At the seed round stage, the founder is perfecting their pitch, hiring an attorney and CPA to help with the capital raise documentation, building a website, establishing social media, and investing in productization of their idea. As a side note, a service is also a product. UBER is a ride sharing service however their application is the product. This is the most tenuous time for a startup as the founder is wearing multiple hats – marketing, sales, legal, accounting, and managing. During this time, the founder might bring in co-founders who exchange their services for early equity or they might pay people in cash and equity. One of the key reasons startups fail at this point is that they haven’t done their research to see if there is demand for their product and they do not bring in the right amount of funding. A good consultant can help with both of these things.

Generally speaking, it is always a wise idea to pay a consultant to poke holes in your idea and help you establish a roadmap. Consulting ranges from $1500 to $20,000 at this stage. Your consultant should have fundraising experience and understand the pitfalls of early stage business.

Once your idea is established and you are ready to go raise money, utilizing automation can be incredibly helpful. From follow-up sequences with potential investors and customers, to sending and accounting for documentation for new investors, to lead generation and investor communication, all of these necessary items and more, can be automated using a good CRM. At Agency 8, we use Keap Max for our startups.

The fundraising stage is arduous. Deciding how much money you truly require and establishing how long this money will last can be done with your consultant however the actual nonstop pitching can be daunting if you, as the founder, do not have sales experience. Bringing in someone with sales experience in your industry at this stage to help with the fundraising is critical. Offering that person stock in exchange for performance can help with limited cash flow.

Once you have the money rolling in, it is time to get your beta product out the door. Startups that fail to produce a viable initial product within the first year after fundraising tend to yield low confidence from investors. If you do not want your phone ringing at 2 in the morning with an investor calling to find out why you aren’t out in the market yet, your entire focus in this stage should be productization.

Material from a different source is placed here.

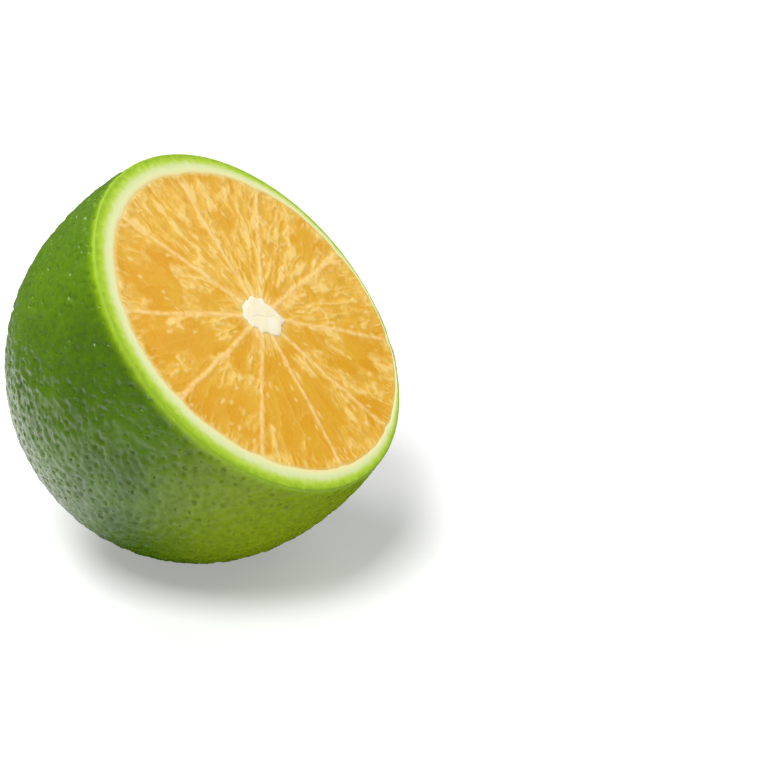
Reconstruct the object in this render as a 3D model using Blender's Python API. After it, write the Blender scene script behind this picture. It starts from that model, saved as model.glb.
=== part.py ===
"""A calamansi with its blossom end sliced off, standing on its round end.

Metres, +Z up. The origin is the middle of the small flat spot that the fruit
rests on, and the cut face leans towards +X. The shape is drawn upright in the
fruit's own frame first: its core runs along Z and its widest ring is at Z = 0.
"""

import math

import bmesh
import bpy
from mathutils import Matrix, Vector

# The whole fruit
WIDEST_RADIUS = 0.0190
STEM_END_LENGTH = 0.0208
BLOSSOM_END_LENGTH = 0.0252
FULLNESS = 2.10  # the outline's exponent: 2 is an ellipse, and more is squarer
OUT_OF_ROUND = 0.030  # share by which it is wider one way and narrower the other
WIDE_WAY = math.radians(-23)

# The cut, the lean and the spot it rests on
CUT_HEIGHT = 0.0078
LEAN = math.radians(44)
RESTING_SPOT_RADIUS = 0.0034

# The cut face: rind all round, and segments between membranes that meet at the core
RIND_UPHILL = 0.0020
RIND_DOWNHILL = 0.0012
RIND_FRONT = 0.0016
RIND_BACK = 0.0006
CORE_LENGTH = 0.0046
CORE_WIDTH = 0.0028
CORE_TURN = math.radians(12)
CORE_CENTRE = Vector((0.0005, 0.0013))
MEMBRANE_THICKNESS = 0.0004
FIRST_MEMBRANE = 13  # degrees round from downhill
SEGMENT_WIDTHS = (41, 38, 39, 36, 36, 39, 33, 33, 34, 31)  # degrees, 360 in all
SEGMENT_DEPTH = 0.0003
SEGMENT_CORNER = 0.0009

# The stem's scar, in the middle of the end that was kept
HOLLOW_RADIUS = 0.0042
HOLLOW_DEPTH = 0.0006
SCAR_RADIUS = 0.0013
SCAR_HEIGHT = 0.0004

# How finely it is drawn
SIDES = 80
STEM_END_RINGS = 22
BLOSSOM_END_RINGS = 5
HOLLOW_RINGS = 6
ARC_STEPS = 6
CORE_STEPS = 2
CORNER_STEPS = 3
ROUND_CORNER = 0.5  # a bevel's profile value for a round corner
CUTTER_MARGIN = 0.001
SAME_POINT = 1e-6


def plain_material(name, colour, roughness):
    material = bpy.data.materials.new(name)
    material.use_nodes = True
    shader = material.node_tree.nodes["Principled BSDF"]
    shader.inputs["Base Color"].default_value = (*colour, 1)
    shader.inputs["Roughness"].default_value = roughness
    shader.inputs["Metallic"].default_value = 0
    return material


def outline_radius(height):
    """How far the skin is from the core's line at this height, without the stem's hollow."""
    length = BLOSSOM_END_LENGTH if height > 0 else STEM_END_LENGTH
    return WIDEST_RADIUS * (1 - abs(height / length) ** FULLNESS) ** (1 / FULLNESS)


def stem_end_height(radius):
    """The height of the stem end's skin at this distance from the core's line."""
    share = (1 - (radius / WIDEST_RADIUS) ** FULLNESS) ** (1 / FULLNESS)
    dip = HOLLOW_DEPTH * max(0, 1 - (radius / HOLLOW_RADIUS) ** 2) ** 2
    scar = SCAR_HEIGHT if radius <= SCAR_RADIUS else 0
    return -STEM_END_LENGTH * share + dip - scar


def profile():
    """Half of the fruit's section as (radius, height), from the stem's scar to the edge of the cut."""
    hollow = [HOLLOW_RADIUS * i / HOLLOW_RINGS for i in range(1, HOLLOW_RINGS)]
    radii = [0, SCAR_RADIUS, SCAR_RADIUS * 1.15]
    radii += [r for r in hollow if r > SCAR_RADIUS * 1.3]
    points = [(r, stem_end_height(r)) for r in radii]
    start = math.asin(HOLLOW_RADIUS / WIDEST_RADIUS)
    for i in range(STEM_END_RINGS + 1):
        angle = start + (math.pi / 2 - start) * i / STEM_END_RINGS
        radius = WIDEST_RADIUS * math.sin(angle)
        points.append((radius, stem_end_height(radius)))
    for i in range(1, BLOSSOM_END_RINGS + 1):
        height = CUT_HEIGHT * i / BLOSSOM_END_RINGS
        points.append((outline_radius(height), height))
    return points


def out_of_round():
    """The stretch that makes the turned shape a little wider along WIDE_WAY and narrower across it."""
    turn = Matrix.Rotation(WIDE_WAY, 4, "Z")
    stretch = Matrix.Diagonal((1 + OUT_OF_ROUND, 1 - OUT_OF_ROUND, 1, 1))
    return turn @ stretch @ turn.inverted()


def turned_body(bm):
    """Turns the profile round the core's line and closes it with the cut face."""
    verts = [bm.verts.new((radius, 0, height)) for radius, height in profile()]
    edges = [bm.edges.new(pair) for pair in zip(verts, verts[1:])]
    bmesh.ops.spin(
        bm, geom=verts + edges, axis=(0, 0, 1), cent=(0, 0, 0), angle=2 * math.pi, steps=SIDES
    )
    bmesh.ops.remove_doubles(bm, verts=bm.verts, dist=SAME_POINT)
    rim = [edge for edge in bm.edges if edge.is_boundary]
    bmesh.ops.contextual_create(bm, geom=rim)
    bmesh.ops.transform(bm, matrix=out_of_round(), verts=bm.verts)
    bmesh.ops.recalc_face_normals(bm, faces=bm.faces)


def flatten_resting_spot(bm, down):
    """Slices off the leaning fruit's lowest point, and returns the middle of the flat that is left."""
    lowest = max(vert.co.dot(down) for vert in bm.verts)
    sliver = RESTING_SPOT_RADIUS**2 / (2 * WIDEST_RADIUS)
    sliced = bmesh.ops.bisect_plane(
        bm,
        geom=bm.verts[:] + bm.edges[:] + bm.faces[:],
        dist=SAME_POINT,
        plane_co=down * (lowest - sliver),
        plane_no=down,
        clear_outer=True,
    )
    edges = [item for item in sliced["geom_cut"] if isinstance(item, bmesh.types.BMEdge)]
    spot = bmesh.ops.contextual_create(bm, geom=edges)["faces"][0]
    bmesh.ops.recalc_face_normals(bm, faces=bm.faces)
    return spot.calc_center_median_weighted()


def rim_reach(angle):
    """How far the cut face's out-of-round edge reaches in this direction from the core's line."""
    wide = (1 + OUT_OF_ROUND) * math.cos(angle - WIDE_WAY)
    narrow = (1 - OUT_OF_ROUND) * math.sin(angle - WIDE_WAY)
    return outline_radius(CUT_HEIGHT) * math.hypot(wide, narrow)


def pulp_outline():
    """The centre and the two radii of the oval inside the rind, on the cut face."""
    along = rim_reach(0) - (RIND_UPHILL + RIND_DOWNHILL) / 2
    across = rim_reach(math.pi / 2) - (RIND_FRONT + RIND_BACK) / 2
    centre = Vector(((RIND_UPHILL - RIND_DOWNHILL) / 2, (RIND_FRONT - RIND_BACK) / 2))
    return centre, along, across


def reach(angle):
    """How far the pulp runs from the middle of the core in this direction."""
    centre, along, across = pulp_outline()
    start = CORE_CENTRE - centre
    a = (math.cos(angle) / along) ** 2 + (math.sin(angle) / across) ** 2
    b = start.x * math.cos(angle) / along**2 + start.y * math.sin(angle) / across**2
    c = (start.x / along) ** 2 + (start.y / across) ** 2 - 1
    return (-b + math.sqrt(b * b - a * c)) / a


def core_reach(angle):
    """How far the oval core runs from its middle in this direction."""
    along = math.cos(angle - CORE_TURN) / CORE_LENGTH
    across = math.sin(angle - CORE_TURN) / CORE_WIDTH
    return 0.5 / math.hypot(along, across)


def arc_points(first, last, distance, steps):
    """Points round the core between two membranes, each kept clear of them by half their thickness."""
    low = first + math.asin(MEMBRANE_THICKNESS / 2 / distance(first))
    high = last - math.asin(MEMBRANE_THICKNESS / 2 / distance(last))
    angles = [low + (high - low) * i / steps for i in range(steps + 1)]
    return [CORE_CENTRE + distance(t) * Vector((math.cos(t), math.sin(t))) for t in angles]


def add_segment(bm, first, last):
    """One segment's hollow: a wedge with round outer corners, from just under the cut to above it."""
    outer = arc_points(first, last, reach, ARC_STEPS)
    inner = arc_points(first, last, core_reach, CORE_STEPS)
    floor = CUT_HEIGHT - SEGMENT_DEPTH
    verts = [bm.verts.new((*point, floor)) for point in outer + inner[::-1]]
    corners = [verts[0], verts[ARC_STEPS]]
    before = set(bm.faces)
    bm.faces.new(verts)
    bmesh.ops.bevel(
        bm,
        geom=corners,
        offset=SEGMENT_CORNER,
        segments=CORNER_STEPS,
        profile=ROUND_CORNER,
        affect="VERTICES",
    )
    outline = [face for face in bm.faces if face not in before]
    raised = bmesh.ops.extrude_face_region(bm, geom=outline, use_keep_orig=True)
    tops = [item for item in raised["geom"] if isinstance(item, bmesh.types.BMVert)]
    bmesh.ops.translate(bm, vec=(0, 0, SEGMENT_DEPTH + CUTTER_MARGIN), verts=tops)


def mesh_object(name, bm):
    mesh = bpy.data.meshes.new(name)
    bm.to_mesh(mesh)
    bm.free()
    thing = bpy.data.objects.new(name, mesh)
    bpy.context.scene.collection.objects.link(thing)
    return thing


def make_fruit():
    """The fruit, leaning, with the middle of its resting spot at the origin."""
    lean = Matrix.Rotation(LEAN, 4, "Y")
    down = lean.inverted() @ Vector((0, 0, -1))
    bm = bmesh.new()
    turned_body(bm)
    spot = flatten_resting_spot(bm, down)
    cut_face = max(bm.faces, key=lambda face: face.calc_center_median().z)
    cut_face.material_index = 1
    cut_face_index = cut_face.index
    fruit = mesh_object("calamansi", bm)
    fruit.data.materials.append(plain_material("skin", (0.10, 0.20, 0.010), 0.38))
    fruit.data.materials.append(plain_material("rind_edge", (0.62, 0.74, 0.30), 0.5))
    fruit.data.shade_smooth()
    fruit.data.polygons[cut_face_index].use_smooth = False
    fruit.data.set_sharp_from_angle(angle=math.radians(30))
    fruit.rotation_euler = (0, LEAN, 0)
    fruit.location = -(lean @ spot)
    return fruit


def make_segment_hollows(fruit):
    """The cutter that leaves the rind, the membranes and the core standing a little proud."""
    bm = bmesh.new()
    angle = FIRST_MEMBRANE
    for width in SEGMENT_WIDTHS:
        add_segment(bm, math.radians(angle), math.radians(angle + width))
        angle += width
    bmesh.ops.recalc_face_normals(bm, faces=bm.faces)
    cutter = mesh_object("segment_hollows", bm)
    cutter.data.materials.append(plain_material("pulp", (0.78, 0.47, 0.07), 0.3))
    cutter.parent = fruit
    cutter.hide_render = True
    cutter.display_type = "WIRE"
    cut = fruit.modifiers.new("segments", "BOOLEAN")
    cut.operation = "DIFFERENCE"
    cut.solver = "EXACT"
    cut.material_mode = "TRANSFER"
    cut.object = cutter


def main():
    for thing in list(bpy.data.objects):
        bpy.data.objects.remove(thing, do_unlink=True)
    fruit = make_fruit()
    make_segment_hollows(fruit)


main()
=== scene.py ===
# %% [markdown]
# # A calamansi, cut open
#
# A calamansi is a small green citrus fruit with orange flesh. This one has had its blossom
# end sliced off, and it leans on its round side so that the cut face looks up and sideways.
# The measured model gives the size, the lean and the flat spot it rests on. Here it gets
# what a knife and an eye would find: a thick rind full of oil glands, pale pith, ten
# segments packed with juice sacs, and a white core.

# %% Load the measured fruit
import math

import bmesh
import bpy
import numpy as np
from mathutils import Matrix, Vector


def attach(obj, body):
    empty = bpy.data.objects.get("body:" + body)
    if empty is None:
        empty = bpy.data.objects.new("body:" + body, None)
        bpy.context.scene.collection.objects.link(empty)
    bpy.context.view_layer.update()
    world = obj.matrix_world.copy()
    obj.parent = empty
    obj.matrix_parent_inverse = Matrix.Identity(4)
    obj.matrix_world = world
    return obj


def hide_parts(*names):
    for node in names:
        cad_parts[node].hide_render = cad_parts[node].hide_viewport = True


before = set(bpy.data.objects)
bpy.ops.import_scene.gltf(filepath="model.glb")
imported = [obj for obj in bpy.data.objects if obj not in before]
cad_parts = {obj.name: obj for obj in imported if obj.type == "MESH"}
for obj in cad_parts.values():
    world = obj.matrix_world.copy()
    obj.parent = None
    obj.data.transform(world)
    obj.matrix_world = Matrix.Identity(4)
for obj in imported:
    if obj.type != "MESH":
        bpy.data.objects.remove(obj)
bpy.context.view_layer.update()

# %% [markdown]
# ## The fruit's own frame
#
# A fruit is easiest to draw standing upright, with its core along Z and its widest ring at
# height zero. The real one leans, so each piece is drawn upright first and then leaned and
# moved in one go. The lean is known from the measured model, and so is its place: turned
# back upright, its sides give the middle and its flat top gives the height of the cut.

# %% Find where the upright fruit goes
LEAN = math.radians(44)
CUT_HEIGHT = 0.0078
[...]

When your product launches, having a limited audience, or pilot audience, is a good idea. Pilots are a limited number of customers or licences if you have a SaaS (software as a service) product. During this phase, it is recommended that you are very honest with your customers and ask for their feedback. You want to stress test your concept and this pilot phase can be paid or unpaid. As an aside, always have your initial customers sign an NDA (non disclosure agreement) and a pilot agreement. Harvey Mackay, legendary business guru says, ‘good agreements prevent disagreements.’

Once your pilot is up and running and your customers are liking what they see, it is time to scale and that means going back to the sales piece. You might have a full-time sales person at this point, be doing online lead generation, or signing reseller agreements with qualified businesses. At this point, if you do decide to put your salesperson on salary, make sure there are established K.P.I.’s (key performance indicators) and that the bulk of their salary comes from commission. You will require a rock solid commission sales agreement.

If you can make it to the point where you are now generating MRR (monthly recurring revenue) then investors are going to come knocking at the door. At this point, you might not be covering your burn (monthly expenses) however your MRR is accounting for at least 10%. If your business is scaling quickly, you might not need to do a Series A funding round. During Series A, investors will generally come in and want approximately 30% of your company. Choosing the right partner is critical. The partner will often put one of their team on your board and may even request that some of the founding team are removed. Flushing out the terms of your Series A prior to signing, is essential. You will want an experienced attorney who has done Series A agreements before to help negotiate on your behalf.

If you make it this far, you will still be hustling however you will have a team that will help shoulder the burdens. A Series B and Series C may follow and then either an acquisition, IPO (initial public offering), or a privately held legacy company where you maintain control, follows. When you reach this level of success, you might have a few more grey hairs and a lot less sleep however this is where legends are born; this is where you start heading toward unicorn territory.

Ultimately maturity, determination, patience, capital, and years of experience in your sector, in combination with at least one of your founders or advisors coming from the 40-60 age group can all be supporting factors in startup success.